5. Mayhue stated the rule as: “When alimony is in the form of money payments, the award is void if the total amount of the adjudged obligation is not fixed in a sum certain or is not in a sum capable of being made certain by reference to the terms of the decree.” Mayhue, 1985 OK 68, ¶ 6, 706 P.2d at 894.
6. Because the distinction between suits in law and equity have been abolished in this state, the terms “decree” and “judgment” are interchangeable. Henderson v. Arkansas, 71 Okla. 253, 176 P. 751, 753 (1918), see also Finnell v. Finnell, 113 Okla. 269, 230 P. 912, 913 (1924). “A judgment is the final determination of the rights of the parties in an action.” 12 O.S.1991, § 681.
7. Murphy, 92 P.2d at 371. The Court cited Finley v. Finley, 174 Okl. 457, 50 P.2d 643 (1935); Flaxman v. Flaxman, 169 Okl. 65, 35 P.2d 950 (1934); West v. West, 157 Okl. 89, 10 P.2d 1088 (1932); Oder v. Oder, 149 Okl. 63, 299 P. 202 (1931); Javine v. Javine, 134 Okl. 283, 273 P. 267 (1929); West v. West, 134 Okl. 226, 273 P. 209 (1929); Boulanger v. Boulanger, 127 Okl. 103, 260 P. 49 (1927); and Dutton v. Dutton, 97 Okl. 234, 223 P. 149 (1924).

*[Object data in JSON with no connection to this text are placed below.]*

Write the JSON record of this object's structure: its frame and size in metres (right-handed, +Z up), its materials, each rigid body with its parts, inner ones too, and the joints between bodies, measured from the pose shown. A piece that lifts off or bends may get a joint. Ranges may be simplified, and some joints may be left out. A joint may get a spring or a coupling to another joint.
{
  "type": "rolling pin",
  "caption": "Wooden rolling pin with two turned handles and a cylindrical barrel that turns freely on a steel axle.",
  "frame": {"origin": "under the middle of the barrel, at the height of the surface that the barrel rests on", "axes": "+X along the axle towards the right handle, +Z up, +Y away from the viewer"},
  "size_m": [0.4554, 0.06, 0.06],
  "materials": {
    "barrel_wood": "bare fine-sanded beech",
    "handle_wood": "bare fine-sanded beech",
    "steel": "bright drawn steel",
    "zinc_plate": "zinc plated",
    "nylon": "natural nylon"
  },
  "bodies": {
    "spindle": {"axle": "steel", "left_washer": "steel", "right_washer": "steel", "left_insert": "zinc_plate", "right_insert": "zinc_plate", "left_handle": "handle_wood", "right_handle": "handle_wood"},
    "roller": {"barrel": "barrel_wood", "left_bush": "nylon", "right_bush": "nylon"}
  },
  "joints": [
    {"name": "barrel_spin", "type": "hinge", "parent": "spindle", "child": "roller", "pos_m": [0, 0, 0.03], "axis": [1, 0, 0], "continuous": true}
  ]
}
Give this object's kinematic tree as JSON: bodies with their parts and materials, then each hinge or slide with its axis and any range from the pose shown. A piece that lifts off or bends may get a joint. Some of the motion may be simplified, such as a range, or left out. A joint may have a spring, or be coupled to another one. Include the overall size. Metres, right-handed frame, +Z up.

8. 1655 (now codified as 43 O.S.1991, § 204) provides: “Either husband or wife may enter into any engagement or transaction with the other, or with any other person, respecting property, which either might, if unmarried, subject, in transactions between themselves, to the general rules which control the actions of persons occupying confidential relations with each other as defined by the title on trusts.”Section 1656 (now codified as 43 O.S.1991, § 205) provides: “A husband and wife cannot, by any contract with each other, alter their legal relations, except as to property, and except that they may agree in writing to an immediate separation, and may make provision for the support of either of them and of their children during such separation.”
¶ 17 SUMMERS, C.J., HARGRAVE, V.C.J., HODGES, OPALA, WATT and BOUDREAU, JJ., concur. ¶ 18 KAUGER, J., concurs in result.